Dirigí un grupo de teatro escolar en el colegio público “Juan Vázquez”, de Badajoz capital, con el que preparé durante todo un trimestre la Historia de una escalera, de Buero Vallejo. Compartimos muchas horas de ensayos en las que aquellos chicos de octavo de EGB sacaron de sí mismos talentos y pasiones desconocidas. Estrenamos nuestra obra el día que murió Luis Álvarez Lencero y allí, en un salón de actos de colegio, ante media entrada de padres y niños pequeños, mis alumnos y yo guardamos un minuto de emocionado silencio por la memoria del gran poeta extremeño. Ese homenaje fue iniciativa de los jóvenes actores, que me dieron entonces una gran lección. Aprendí tanto de aquellos chicos que todavía hoy ocupan un lugar especial en mi memoria y mi corazón.
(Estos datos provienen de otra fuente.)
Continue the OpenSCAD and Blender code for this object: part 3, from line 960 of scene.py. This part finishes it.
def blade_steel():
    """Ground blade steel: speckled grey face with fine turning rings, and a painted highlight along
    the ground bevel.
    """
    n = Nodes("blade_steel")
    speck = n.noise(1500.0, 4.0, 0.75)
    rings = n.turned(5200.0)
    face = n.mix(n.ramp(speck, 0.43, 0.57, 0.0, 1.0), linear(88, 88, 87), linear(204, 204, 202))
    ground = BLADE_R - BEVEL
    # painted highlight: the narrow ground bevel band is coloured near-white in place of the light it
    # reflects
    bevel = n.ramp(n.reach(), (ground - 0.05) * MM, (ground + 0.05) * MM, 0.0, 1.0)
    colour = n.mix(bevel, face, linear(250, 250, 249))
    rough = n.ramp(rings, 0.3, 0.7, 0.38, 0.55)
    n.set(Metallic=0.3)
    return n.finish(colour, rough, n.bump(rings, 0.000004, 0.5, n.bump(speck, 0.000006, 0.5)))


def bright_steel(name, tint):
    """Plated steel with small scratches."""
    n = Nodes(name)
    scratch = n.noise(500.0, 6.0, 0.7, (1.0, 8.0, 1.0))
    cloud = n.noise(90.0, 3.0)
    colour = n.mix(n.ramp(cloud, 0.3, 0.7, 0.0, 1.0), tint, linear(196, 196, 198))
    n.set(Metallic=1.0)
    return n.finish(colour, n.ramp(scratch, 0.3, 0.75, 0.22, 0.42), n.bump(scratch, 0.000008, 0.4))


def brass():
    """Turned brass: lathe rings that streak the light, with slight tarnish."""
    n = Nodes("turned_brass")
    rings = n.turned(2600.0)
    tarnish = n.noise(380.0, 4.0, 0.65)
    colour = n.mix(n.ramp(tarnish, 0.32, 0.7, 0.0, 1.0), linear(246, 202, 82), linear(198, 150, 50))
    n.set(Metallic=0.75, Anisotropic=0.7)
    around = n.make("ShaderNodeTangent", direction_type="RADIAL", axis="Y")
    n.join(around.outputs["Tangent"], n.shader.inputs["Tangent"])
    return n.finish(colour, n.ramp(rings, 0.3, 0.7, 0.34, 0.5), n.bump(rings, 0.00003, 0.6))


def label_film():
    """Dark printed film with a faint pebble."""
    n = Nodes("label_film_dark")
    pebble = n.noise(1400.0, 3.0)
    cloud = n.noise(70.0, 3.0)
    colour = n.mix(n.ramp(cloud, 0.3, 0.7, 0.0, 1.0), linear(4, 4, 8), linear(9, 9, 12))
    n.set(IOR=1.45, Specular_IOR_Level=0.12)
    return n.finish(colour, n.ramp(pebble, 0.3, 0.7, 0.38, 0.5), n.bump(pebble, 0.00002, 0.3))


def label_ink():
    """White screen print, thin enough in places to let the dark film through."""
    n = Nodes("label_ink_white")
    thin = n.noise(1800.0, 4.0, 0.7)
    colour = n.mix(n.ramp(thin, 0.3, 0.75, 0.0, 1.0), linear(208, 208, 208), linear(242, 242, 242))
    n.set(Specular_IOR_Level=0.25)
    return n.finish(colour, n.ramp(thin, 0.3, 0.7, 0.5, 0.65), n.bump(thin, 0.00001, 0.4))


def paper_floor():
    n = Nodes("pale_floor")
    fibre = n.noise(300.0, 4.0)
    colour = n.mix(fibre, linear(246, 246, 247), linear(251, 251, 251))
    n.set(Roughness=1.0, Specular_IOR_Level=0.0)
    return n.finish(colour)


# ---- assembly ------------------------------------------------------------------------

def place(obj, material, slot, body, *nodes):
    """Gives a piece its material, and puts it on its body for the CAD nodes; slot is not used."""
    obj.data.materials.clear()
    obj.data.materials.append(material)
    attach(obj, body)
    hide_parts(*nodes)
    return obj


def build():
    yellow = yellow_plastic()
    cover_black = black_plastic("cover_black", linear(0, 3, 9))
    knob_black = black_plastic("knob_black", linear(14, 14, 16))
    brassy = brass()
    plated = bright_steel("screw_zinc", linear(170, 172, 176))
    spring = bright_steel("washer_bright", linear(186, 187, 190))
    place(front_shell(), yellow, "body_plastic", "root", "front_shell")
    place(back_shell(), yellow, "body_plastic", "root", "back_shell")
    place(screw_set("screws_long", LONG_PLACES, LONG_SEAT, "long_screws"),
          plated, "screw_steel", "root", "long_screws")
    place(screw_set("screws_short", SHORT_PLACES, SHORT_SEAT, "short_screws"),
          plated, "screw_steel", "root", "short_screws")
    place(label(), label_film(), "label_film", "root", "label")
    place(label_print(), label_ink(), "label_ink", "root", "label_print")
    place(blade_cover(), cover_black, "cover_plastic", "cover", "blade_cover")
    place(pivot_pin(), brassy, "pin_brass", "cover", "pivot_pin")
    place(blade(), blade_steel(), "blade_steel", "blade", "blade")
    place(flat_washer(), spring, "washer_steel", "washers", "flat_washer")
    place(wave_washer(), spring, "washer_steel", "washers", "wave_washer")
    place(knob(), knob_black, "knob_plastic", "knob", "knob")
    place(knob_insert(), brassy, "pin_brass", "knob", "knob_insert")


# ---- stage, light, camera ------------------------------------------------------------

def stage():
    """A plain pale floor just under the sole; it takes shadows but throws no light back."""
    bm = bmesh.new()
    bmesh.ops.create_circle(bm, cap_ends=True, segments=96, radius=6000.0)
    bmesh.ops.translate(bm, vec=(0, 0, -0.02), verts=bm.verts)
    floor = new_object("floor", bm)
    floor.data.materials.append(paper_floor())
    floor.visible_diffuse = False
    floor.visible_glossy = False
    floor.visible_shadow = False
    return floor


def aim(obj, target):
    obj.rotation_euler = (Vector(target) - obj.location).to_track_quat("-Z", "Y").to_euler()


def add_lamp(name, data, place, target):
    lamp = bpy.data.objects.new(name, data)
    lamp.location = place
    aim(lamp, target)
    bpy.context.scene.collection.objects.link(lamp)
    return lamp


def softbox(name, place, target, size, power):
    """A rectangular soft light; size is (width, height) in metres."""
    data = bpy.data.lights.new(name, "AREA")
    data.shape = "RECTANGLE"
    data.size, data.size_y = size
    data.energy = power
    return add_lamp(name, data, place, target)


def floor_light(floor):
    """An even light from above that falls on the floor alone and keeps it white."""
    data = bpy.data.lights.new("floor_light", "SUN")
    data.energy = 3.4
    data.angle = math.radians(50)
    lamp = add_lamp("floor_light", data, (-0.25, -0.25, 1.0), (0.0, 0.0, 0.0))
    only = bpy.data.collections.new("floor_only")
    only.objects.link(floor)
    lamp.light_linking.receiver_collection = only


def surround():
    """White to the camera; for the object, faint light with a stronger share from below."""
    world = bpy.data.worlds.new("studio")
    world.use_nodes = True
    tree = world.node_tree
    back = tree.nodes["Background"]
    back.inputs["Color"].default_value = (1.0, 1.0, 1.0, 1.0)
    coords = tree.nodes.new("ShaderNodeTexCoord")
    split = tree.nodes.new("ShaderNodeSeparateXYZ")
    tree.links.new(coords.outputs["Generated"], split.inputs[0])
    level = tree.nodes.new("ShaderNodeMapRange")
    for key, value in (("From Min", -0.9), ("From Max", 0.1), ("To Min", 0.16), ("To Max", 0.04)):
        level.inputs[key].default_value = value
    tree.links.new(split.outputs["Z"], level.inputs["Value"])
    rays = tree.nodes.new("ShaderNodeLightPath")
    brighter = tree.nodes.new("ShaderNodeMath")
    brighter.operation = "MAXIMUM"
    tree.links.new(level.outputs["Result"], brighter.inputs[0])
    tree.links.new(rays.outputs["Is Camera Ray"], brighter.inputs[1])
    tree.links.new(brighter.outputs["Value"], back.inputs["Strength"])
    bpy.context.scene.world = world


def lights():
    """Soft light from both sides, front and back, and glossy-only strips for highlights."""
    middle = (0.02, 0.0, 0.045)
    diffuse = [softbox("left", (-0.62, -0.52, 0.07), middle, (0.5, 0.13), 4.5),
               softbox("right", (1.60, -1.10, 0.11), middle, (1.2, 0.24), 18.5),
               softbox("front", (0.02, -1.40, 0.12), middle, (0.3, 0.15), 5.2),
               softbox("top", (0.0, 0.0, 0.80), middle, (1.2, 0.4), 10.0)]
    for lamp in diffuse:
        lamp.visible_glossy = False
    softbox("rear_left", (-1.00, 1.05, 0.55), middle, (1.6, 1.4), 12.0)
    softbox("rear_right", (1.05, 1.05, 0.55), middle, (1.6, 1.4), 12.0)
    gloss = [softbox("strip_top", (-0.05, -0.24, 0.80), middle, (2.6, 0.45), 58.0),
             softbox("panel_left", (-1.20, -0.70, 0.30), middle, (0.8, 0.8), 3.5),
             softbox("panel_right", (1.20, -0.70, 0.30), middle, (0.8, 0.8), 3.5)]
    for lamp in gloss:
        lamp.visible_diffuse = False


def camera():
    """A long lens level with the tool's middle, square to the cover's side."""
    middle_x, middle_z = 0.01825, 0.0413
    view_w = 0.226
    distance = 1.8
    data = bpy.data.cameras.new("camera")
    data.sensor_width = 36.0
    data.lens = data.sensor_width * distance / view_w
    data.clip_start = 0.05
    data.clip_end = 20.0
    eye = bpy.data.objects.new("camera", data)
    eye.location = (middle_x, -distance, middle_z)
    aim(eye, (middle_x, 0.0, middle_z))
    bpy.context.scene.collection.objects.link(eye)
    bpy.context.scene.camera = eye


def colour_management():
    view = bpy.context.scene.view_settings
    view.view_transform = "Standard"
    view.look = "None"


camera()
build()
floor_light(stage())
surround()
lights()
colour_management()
En el colegio “Ciudad del Aire” de Alcalá de Henares aprendí de los alumnos y de un maravilloso director la importancia que tiene para un docente la autodisciplina. Y recuerdo con emoción a aquel chiquillo que me pidió dirigirse solemnemente a la clase, y entonces dijo: “Por favor, no me llaméis Nacho. Mi nombre es Ignacio y me gusta ser yo mismo.” Lo apunté para tenerlo yo también en cuenta.
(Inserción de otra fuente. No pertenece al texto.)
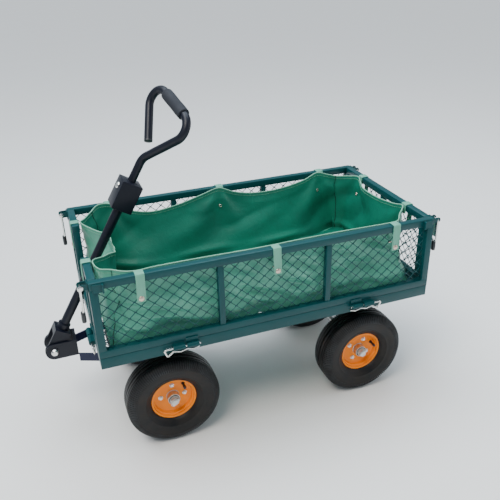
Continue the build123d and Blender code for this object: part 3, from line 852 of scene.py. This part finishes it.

Del “Fray Albino” de Santa Cruz de Tenerife me traje la paciencia. Mis alumnos la tuvieron a manos llenas conmigo y mi dificultad para aprender los nombres guanches.
En el “Manuel Azaña” de Alcalá de Henares, donde di clase durante quince años entre enormes dificultades por las circunstancias sociales de los alumnos, comprendí la profunda complejidad y belleza de la docencia. Entre tantos chicos y chicas que pasaron por mi aula recuerdo a un alumno guineano que no podía aprender a escribir y se convirtió en buen jugador de ajedrez; a una alumna gitana llena de talento e inteligencia que dejó de asistir a la escuela; a un pequeño con un grave desequilibrio psíquico, del que no conseguí nunca una mirada pero que un día me tomó la mano y me la besó; y a una alumna abandonada por una madre alcohólica a quien recuerdo a diario con la sensación de que no hice por ella lo suficiente.
De nuevo en Madrid, en el “Padre Coloma”, di clase a un grupo de sexto de Primaria con el que compartí mi amor por los cuentos de Borges y que supieron adaptar El Aleph a un teatrillo de marionetas. El último día de curso del año 2000, cuando sonó el timbre que anunciaba el final de la hora de clase, todos se quedaron sentados y en silencio. Yo les pregunté por qué no se marchaban a casa y el delegado, de pie y en nombre de todos, me dijo: “No queremos separarnos de ti, profe.” Lo considero uno de los momentos más bellos de mi vida.
Después de un paréntesis de trece años, en el cual tuve el honor de defender al profesorado desde el sindicato ANPE, regresé a la escuela para encontrar de nuevo la belleza de esa forma única de comunicación entre seres humanos que es la relación educativa. Y desde el CEIP “San Miguel” de Hortaleza, rodeada de compañeros excelentes, aprendo y reaprendo cada día por qué me hace tan feliz compartir con los alumnos la dura, absorbente, mágica y feliz trinchera de la escuela.
A las puertas de la jubilación, comprendo que este compromiso ha sido un buen viaje para la vida. No existe poder de transformación más grande que el de un maestro sobre su discípulo, ni poder de transformación más bello que el de un discípulo sobre su maestro. Todo lo que sé de la educación se ha fundamentado en el encuentro con personas y lo he recibido a través de ellas. De mis alumnos y de mis compañeros, de todos aquellos con quienes se ha cruzado la línea de mi vida, aprendí y aprendo. A diario.
A partir de ese bagaje de encuentros, he escrito el libro “Lo que mis alumnos me enseñaron”, con profundo agradecimiento por tanto aprendizaje como les debo. Está compuesto por reflexiones breves y diversas que he ordenado alfabéticamente como un guiño a los contenidos de la escuela. Espero que resulten útiles a quienes la voz de un niño dice: “Enséñame el mundo.”